##### Provided data

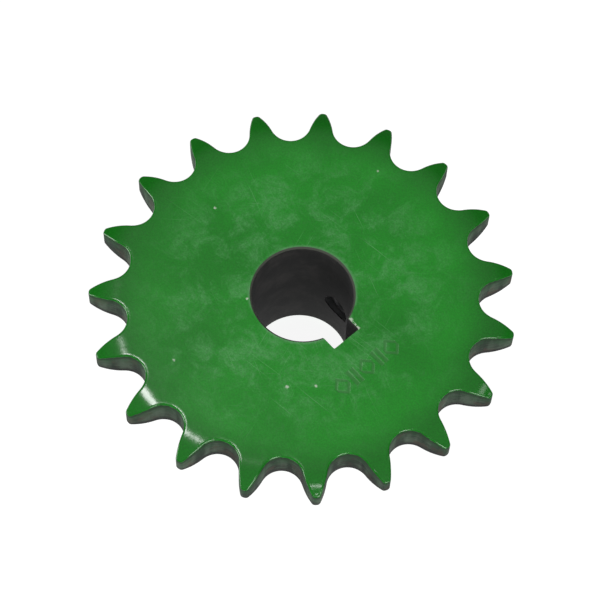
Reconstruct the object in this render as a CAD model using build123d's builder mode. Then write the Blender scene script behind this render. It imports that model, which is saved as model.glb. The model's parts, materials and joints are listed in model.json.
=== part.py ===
from build123d import *
import math
import os

# Plate wheel for roller chain, with a hub welded to its back, bored and keyed for a shaft.
# The origin is on the bore's axis, in the middle of the tooth width (the chain line).
# +Z leaves through the painted front face, and the hub hangs below the plate.
# +X runs through the middle of the keyway and the middle of one tooth.
# +Y runs through the set screw that bears on the bare shaft.

# Chain and teeth
chain_pitch = 15.875
roller_diameter = 10.16
teeth = 19
plate_thickness = 9.1
tip_relief = 2.2              # how far each side falls away at a tooth's tip
tip_relief_radius = 15.9      # the arc that takes it there
tip_round = 1.0               # rounding of a tooth's outer corners
cut_margin = 1.0              # how far a cutting shape runs past what it cuts

# Hub and shaft bore
hub_diameter = 50.0
hub_projection = 30.9         # from the plate's back to the hub's end
hub_end_chamfer = 1.5
bore_diameter = 25.0
bore_front_chamfer = 0.45
bore_end_chamfer = 1.5        # at the hub's end, where the shaft goes in
weld_leg = 5.0
weld_crown = 0.6              # how far the weld stands out past a straight fillet

# Keyway, for a key 8 mm wide and 7 mm high
key_width = 8.0
keyway_depth = 3.5            # from the bore's wall to the keyway's floor
keyway_corner = 0.4
key_top_gap = 0.3             # between the keyway's floor and the top of the key

# Set screws: one over the key, and one a quarter turn from it on the bare shaft
screw_diameter = 8.0
screw_clearance = 0.05        # radial gap between a screw and its hole
screw_to_hub_end = 15.0
screw_turn = 1.25             # what one turn of the screw moves it
key_screw_sink = 0.25         # from the hub's surface down to the screw's outer end
side_screw_sink = 1.25
screw_chamfer = 0.8
screw_hex = 4.0               # across flats
screw_socket_depth = 4.0
screw_cup_diameter = 5.0
screw_cup_depth = 1.2
screw_countersink = 0.8       # how much wider the hole's mouth is, on each side

# Heights and radii that follow
front_z = plate_thickness / 2
back_z = -plate_thickness / 2
hub_end_z = back_z - hub_projection
screw_z = hub_end_z + screw_to_hub_end
through_all = plate_thickness + hub_projection
bore_radius = bore_diameter / 2
hub_radius = hub_diameter / 2
screw_hole_radius = screw_diameter / 2
keyway_floor = bore_radius + keyway_depth

# The standard tooth form for this chain
half_tooth = 180 / teeth
pitch_radius = chain_pitch / 2 / math.sin(math.radians(half_tooth))
tip_radius = chain_pitch / 2 * (0.6 + 1 / math.tan(math.radians(half_tooth)))
seat_radius = 0.505 * roller_diameter
seat_half_angle = 70 - 45 / teeth
flank_radius = 0.12 * roller_diameter * (teeth + 2)

# Each flank is a circle that touches the seat's circle where the seat ends
seat_end = math.radians(180 - seat_half_angle)
mouth_x = pitch_radius + seat_radius * math.cos(seat_end)
flank_x = pitch_radius + (seat_radius + flank_radius) * math.cos(seat_end)
flank_y = (seat_radius + flank_radius) * math.sin(seat_end)

# Both sides of the plate fall away from here on an arc, out to the tips
relief_rise = tip_relief_radius - tip_relief
relief_start = tip_radius - math.sqrt(tip_relief_radius**2 - relief_rise**2)
relief_turn = math.degrees(math.acos(relief_rise / tip_relief_radius))

os.makedirs("parts", exist_ok=True)


def on_tooth_corner(vertex):
    """True for the corners outside the pitch circle, where a flank meets the tip circle."""
    return math.hypot(vertex.X, vertex.Y) > pitch_radius


# Gap between two teeth: a mouth between two flank circles, and the roller's round seat
with BuildSketch() as tooth_gap:
    with Locations((mouth_x, 0)):
        mouth_length = tip_radius + cut_margin - mouth_x
        Rectangle(mouth_length, 2 * flank_y, align=(Align.MIN, Align.CENTER))
    with Locations((flank_x, flank_y), (flank_x, -flank_y)):
        Circle(flank_radius, mode=Mode.SUBTRACT)
    with Locations((pitch_radius, 0)):
        Circle(seat_radius)

# Keyway: from the bore's axis out to its floor, with rounded far corners
with BuildSketch() as keyway:
    Rectangle(keyway_floor, key_width, align=(Align.MIN, Align.CENTER))
    fillet(keyway.vertices().group_by(Axis.X)[-1], keyway_corner)

# Toothed plate: a turned blank with a rounded rim, cut to the outline of the teeth
with BuildPart() as toothed_plate:
    with BuildSketch(Plane.XZ):
        with BuildLine():
            front_centre = (relief_start, front_z - tip_relief_radius)
            back_centre = (relief_start, back_z + tip_relief_radius)
            front_arc = CenterArc(front_centre, tip_relief_radius, 90, -relief_turn)
            back_arc = CenterArc(back_centre, tip_relief_radius, -90, relief_turn)
            Polyline(front_arc @ 0, (bore_radius, front_z), (bore_radius, back_z), back_arc @ 0)
            Line(back_arc @ 1, front_arc @ 1)
        make_face()
    revolve(axis=Axis.Z)
    with BuildSketch(Plane.XY.offset(back_z)) as outline:
        Circle(tip_radius)
        with PolarLocations(0, teeth, start_angle=half_tooth):
            add(tooth_gap.sketch, mode=Mode.SUBTRACT)
        fillet(outline.vertices().filter_by(on_tooth_corner), tip_round)
    extrude(amount=plate_thickness, mode=Mode.INTERSECT)
    front_edges = toothed_plate.faces().sort_by(Axis.Z)[-1].edges()
    chamfer(front_edges.filter_by(GeomType.CIRCLE).sort_by(SortBy.DISTANCE)[0], bore_front_chamfer)
    extrude(keyway.sketch, amount=through_all, both=True, mode=Mode.SUBTRACT)
toothed_plate.part.label = "toothed_plate"
export_step(toothed_plate.part, "parts/toothed_plate.step")

# Hub: a turned boss that butts on the plate's back, drilled for both set screws
with BuildPart() as hub:
    with BuildSketch(Plane.XY.offset(hub_end_z)):
        Circle(hub_radius)
        Circle(bore_radius, mode=Mode.SUBTRACT)
    extrude(amount=hub_projection)
    end_edges = hub.faces().sort_by(Axis.Z)[0].edges().sort_by(SortBy.RADIUS)
    chamfer(end_edges[-1], hub_end_chamfer)
    end_edges = hub.faces().sort_by(Axis.Z)[0].edges().sort_by(SortBy.RADIUS)
    chamfer(end_edges[0], bore_end_chamfer)
    extrude(keyway.sketch, amount=through_all, both=True, mode=Mode.SUBTRACT)
    with Locations(
        Plane(origin=(hub_radius, 0, screw_z), z_dir=(1, 0, 0)),
        Plane(origin=(0, hub_radius, screw_z), z_dir=(0, 1, 0)),
    ):
        CounterSinkHole(screw_hole_radius, screw_hole_radius + screw_countersink, hub_radius, 90)
hub.part.label = "hub"
export_step(hub.part, "parts/hub.step")

# Weld: a fillet all round, in the corner between the plate's back and the hub
with BuildPart() as weld_bead:
    with BuildSketch(Plane.XZ):
        with BuildLine():
            plate_leg = Line((hub_radius, back_z), (hub_radius + weld_leg, back_z))
            hub_leg = Line((hub_radius, back_z), (hub_radius, back_z - weld_leg))
            SagittaArc(plate_leg @ 1, hub_leg @ 1, weld_crown)
        make_face()
    revolve(axis=Axis.Z)
weld_bead.part.label = "weld_bead"
export_step(weld_bead.part, "parts/weld_bead.step")


def make_set_screw(name, outward, tip_reach, sink):
    """A cup-point socket screw on this outward direction, with its tip this far from the axis."""
    length = hub_radius - tip_reach - sink
    tip_plane = Plane(origin=Vector(0, 0, screw_z) + outward * tip_reach, z_dir=outward)
    with BuildPart() as screw:
        with BuildSketch(tip_plane):
            Circle(screw_hole_radius - screw_clearance)
        extrude(amount=length)
        chamfer(screw.edges().filter_by(GeomType.CIRCLE), screw_chamfer)
        with BuildSketch(tip_plane.offset(length)):
            RegularPolygon(screw_hex / 2, 6, major_radius=False)
        extrude(amount=-min(screw_socket_depth, length / 2), mode=Mode.SUBTRACT)
        with BuildSketch(tip_plane):
            Circle(screw_cup_diameter / 2)
        with BuildSketch(tip_plane.offset(screw_cup_depth)):
            Circle(screw_cup_diameter / 10)
        loft(mode=Mode.SUBTRACT)
    screw.part.label = name
    export_step(screw.part, f"parts/{name}.step")


make_set_screw("key_set_screw", Vector(1, 0, 0), keyway_floor - key_top_gap + screw_turn, key_screw_sink)
make_set_screw("side_set_screw", Vector(0, 1, 0), bore_radius + screw_turn, side_screw_sink)
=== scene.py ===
import json

import bpy
import numpy as np
from mathutils import Matrix, Vector


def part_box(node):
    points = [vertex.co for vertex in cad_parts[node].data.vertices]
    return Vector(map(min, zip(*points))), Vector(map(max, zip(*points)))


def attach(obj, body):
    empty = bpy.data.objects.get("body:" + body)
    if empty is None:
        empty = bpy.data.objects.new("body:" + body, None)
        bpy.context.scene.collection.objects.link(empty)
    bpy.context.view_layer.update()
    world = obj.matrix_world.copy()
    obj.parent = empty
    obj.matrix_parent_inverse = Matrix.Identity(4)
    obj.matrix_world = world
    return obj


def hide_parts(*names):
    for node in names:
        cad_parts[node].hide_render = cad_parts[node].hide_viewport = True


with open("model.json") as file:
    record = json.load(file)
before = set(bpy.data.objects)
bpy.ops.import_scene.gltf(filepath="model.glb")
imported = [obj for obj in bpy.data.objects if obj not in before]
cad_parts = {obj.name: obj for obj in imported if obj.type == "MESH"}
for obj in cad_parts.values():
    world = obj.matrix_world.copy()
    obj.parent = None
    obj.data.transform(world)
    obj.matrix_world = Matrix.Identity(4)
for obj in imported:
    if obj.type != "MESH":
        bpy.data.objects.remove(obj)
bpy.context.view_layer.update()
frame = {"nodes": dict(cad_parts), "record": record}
mm = 0.001
fullTurn = 2 * np.pi
print("frame loaded:", sorted(frame["nodes"]))


def edgesOf(node):
    # the lowest and the highest corner of the node's box, in metres
    low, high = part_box(node)
    return np.array(low), np.array(high)


plateLow, plateHigh = edgesOf("toothed_plate")
hubLow, hubHigh = edgesOf("hub")
weldHigh = edgesOf("weld_bead")[1]
screwLow, screwHigh = edgesOf("key_set_screw")
mounts = {m["name"]: m for m in frame["record"]["mounts"]}
boreRadius = mounts["bore"]["dims"]["r_mm"] * mm
hubRadius = hubHigh[0]
frontZ, backZ, hubEndZ = plateHigh[2], plateLow[2], hubLow[2]
screwZ = (screwLow[2] + screwHigh[2]) / 2  # the height of both screws' axes
screwRadius = (screwHigh[2] - screwLow[2]) / 2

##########

> _Stated goal_:
Collect, from the material above, every line containing the word "names".

> _Answer to this problem_:
def hide_parts(*names):
    for node in names:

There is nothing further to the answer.